Solution of the 3D Helmholtz equation using barycentric Lagrange interpolation collocation method

Purpose This meshless collocation method is applicable not only to the Helmholtz equation with Dirichlet boundary condition but also mixed boundary conditions. It can calculate not only the high wavenumber problems, but also the variable wave number problems. Design/methodology/approach In this paper, the authors developed a meshless collocation method by using barycentric Lagrange interpolation basis function based on the Chebyshev nodes to deduce the scheme for solving the three-dimensional Helmholtz equation. First, the spatial variables and their partial derivatives are treated by interpolation basis functions, and the collocation method is established for solving second order differential equations. Then the differential matrix is employed to simplify the differential equations which is on a given test node. Finally, numerical experiments show the accuracy and effectiveness of the proposed method. Findings The numerical experiments show the advantages of the present method, such as less number of collocation nodes needed, shorter calculation time, higher precision, smaller error and higher efficiency. What is more, the numerical solutions agree well with the exact solutions.

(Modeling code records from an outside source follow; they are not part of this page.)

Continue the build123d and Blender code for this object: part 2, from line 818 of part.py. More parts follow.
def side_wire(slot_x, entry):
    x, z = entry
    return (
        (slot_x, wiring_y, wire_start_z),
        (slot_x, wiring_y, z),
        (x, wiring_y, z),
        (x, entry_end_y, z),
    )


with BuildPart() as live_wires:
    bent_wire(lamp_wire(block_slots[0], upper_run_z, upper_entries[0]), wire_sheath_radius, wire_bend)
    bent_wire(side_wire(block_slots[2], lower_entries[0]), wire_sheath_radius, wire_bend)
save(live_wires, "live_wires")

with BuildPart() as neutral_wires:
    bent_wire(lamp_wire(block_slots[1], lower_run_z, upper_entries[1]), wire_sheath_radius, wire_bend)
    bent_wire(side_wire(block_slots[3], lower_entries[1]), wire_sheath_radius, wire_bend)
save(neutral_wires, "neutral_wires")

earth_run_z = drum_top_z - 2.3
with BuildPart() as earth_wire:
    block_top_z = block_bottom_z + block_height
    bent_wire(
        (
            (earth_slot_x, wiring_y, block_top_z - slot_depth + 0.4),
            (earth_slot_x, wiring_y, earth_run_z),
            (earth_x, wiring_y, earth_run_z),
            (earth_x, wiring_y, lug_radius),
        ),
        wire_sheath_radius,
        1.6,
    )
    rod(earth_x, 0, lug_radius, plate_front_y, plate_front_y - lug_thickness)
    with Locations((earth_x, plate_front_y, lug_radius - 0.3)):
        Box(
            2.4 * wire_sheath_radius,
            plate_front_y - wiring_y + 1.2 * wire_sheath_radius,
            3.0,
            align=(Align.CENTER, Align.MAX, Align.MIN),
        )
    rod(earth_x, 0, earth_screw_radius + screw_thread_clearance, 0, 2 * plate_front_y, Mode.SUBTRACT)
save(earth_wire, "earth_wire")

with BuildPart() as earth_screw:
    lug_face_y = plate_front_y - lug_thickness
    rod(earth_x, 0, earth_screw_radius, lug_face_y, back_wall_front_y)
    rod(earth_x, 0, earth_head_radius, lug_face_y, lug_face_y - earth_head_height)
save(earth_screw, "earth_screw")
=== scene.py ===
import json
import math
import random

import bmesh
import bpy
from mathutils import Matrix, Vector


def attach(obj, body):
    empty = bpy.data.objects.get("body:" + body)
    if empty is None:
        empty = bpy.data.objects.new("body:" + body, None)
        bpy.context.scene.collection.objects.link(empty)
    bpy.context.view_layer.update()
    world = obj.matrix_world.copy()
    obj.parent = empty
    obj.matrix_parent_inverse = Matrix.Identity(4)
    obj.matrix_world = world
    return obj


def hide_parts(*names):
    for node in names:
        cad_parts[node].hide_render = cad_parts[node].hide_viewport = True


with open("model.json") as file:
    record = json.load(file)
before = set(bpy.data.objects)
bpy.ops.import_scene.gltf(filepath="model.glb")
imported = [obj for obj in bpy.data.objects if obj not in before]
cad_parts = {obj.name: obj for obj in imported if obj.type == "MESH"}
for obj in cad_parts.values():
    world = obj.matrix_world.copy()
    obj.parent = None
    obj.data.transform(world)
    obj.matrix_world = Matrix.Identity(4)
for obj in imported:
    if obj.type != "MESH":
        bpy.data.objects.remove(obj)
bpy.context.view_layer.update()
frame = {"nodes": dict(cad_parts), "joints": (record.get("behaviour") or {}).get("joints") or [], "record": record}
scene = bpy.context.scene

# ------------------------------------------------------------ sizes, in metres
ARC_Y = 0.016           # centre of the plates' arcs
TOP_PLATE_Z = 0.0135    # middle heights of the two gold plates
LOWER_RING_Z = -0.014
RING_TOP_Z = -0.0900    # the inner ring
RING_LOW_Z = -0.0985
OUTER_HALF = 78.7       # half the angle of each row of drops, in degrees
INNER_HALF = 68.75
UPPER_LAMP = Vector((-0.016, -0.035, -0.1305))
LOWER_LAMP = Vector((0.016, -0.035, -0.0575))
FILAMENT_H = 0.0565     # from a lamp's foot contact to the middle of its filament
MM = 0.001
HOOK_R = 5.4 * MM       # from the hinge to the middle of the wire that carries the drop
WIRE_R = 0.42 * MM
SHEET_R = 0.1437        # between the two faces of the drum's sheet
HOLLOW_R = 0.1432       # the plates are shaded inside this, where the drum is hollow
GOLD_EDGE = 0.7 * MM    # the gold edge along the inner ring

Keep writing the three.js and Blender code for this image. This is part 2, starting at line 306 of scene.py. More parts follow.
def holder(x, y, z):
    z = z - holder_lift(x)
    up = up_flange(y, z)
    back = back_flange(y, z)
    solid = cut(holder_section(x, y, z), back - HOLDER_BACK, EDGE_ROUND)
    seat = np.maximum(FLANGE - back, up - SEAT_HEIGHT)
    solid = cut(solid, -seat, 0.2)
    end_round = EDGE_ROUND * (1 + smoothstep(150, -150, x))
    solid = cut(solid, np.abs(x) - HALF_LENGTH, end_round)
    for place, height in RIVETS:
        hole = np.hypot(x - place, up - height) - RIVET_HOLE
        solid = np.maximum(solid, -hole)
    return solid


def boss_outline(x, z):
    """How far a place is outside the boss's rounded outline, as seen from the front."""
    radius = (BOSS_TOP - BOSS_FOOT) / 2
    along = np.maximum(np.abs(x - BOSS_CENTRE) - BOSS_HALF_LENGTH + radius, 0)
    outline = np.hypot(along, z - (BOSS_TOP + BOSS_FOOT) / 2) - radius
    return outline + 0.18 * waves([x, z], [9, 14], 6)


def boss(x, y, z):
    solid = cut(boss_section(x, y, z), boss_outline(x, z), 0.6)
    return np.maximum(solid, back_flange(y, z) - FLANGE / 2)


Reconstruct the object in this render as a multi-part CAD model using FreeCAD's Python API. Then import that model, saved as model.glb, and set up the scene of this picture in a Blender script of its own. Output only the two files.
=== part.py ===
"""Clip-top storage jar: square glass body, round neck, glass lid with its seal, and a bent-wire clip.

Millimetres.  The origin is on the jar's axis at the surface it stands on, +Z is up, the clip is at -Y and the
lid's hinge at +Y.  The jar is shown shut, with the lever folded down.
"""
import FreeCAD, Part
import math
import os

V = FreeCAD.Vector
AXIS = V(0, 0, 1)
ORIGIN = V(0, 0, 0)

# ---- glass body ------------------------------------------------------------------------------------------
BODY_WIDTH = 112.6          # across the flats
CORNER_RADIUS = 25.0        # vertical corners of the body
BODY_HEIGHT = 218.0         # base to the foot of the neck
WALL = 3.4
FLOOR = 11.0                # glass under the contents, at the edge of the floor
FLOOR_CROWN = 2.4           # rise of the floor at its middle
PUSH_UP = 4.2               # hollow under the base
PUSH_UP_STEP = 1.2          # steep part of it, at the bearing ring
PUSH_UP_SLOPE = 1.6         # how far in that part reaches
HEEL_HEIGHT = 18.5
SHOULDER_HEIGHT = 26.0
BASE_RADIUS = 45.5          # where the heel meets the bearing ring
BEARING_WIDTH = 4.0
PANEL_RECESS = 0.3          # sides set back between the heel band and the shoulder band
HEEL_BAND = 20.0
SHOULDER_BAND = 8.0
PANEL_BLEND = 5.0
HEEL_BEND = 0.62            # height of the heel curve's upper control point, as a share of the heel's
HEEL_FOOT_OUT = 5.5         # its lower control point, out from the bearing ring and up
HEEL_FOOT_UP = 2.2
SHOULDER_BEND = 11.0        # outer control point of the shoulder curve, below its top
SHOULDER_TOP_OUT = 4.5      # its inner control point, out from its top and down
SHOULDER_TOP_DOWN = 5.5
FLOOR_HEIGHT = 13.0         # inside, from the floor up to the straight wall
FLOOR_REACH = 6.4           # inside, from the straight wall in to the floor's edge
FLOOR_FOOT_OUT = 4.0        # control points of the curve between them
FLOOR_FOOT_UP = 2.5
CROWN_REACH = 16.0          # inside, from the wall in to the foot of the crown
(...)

Research limitations/implications Compared with finite element method, finite difference method and other traditional numerical methods based on grid solution, meshless method can reduce or eliminate the dependence on grid and make the numerical implementation more flexible. Practical implications The Helmholtz equation has a wide application background in many fields, such as physics, mechanics, engineering and so on. Originality/value This meshless method is first time applied for solving the 3D Helmholtz equation. What is more the present work not only gives the relationship of interpolation nodes but also the test nodes.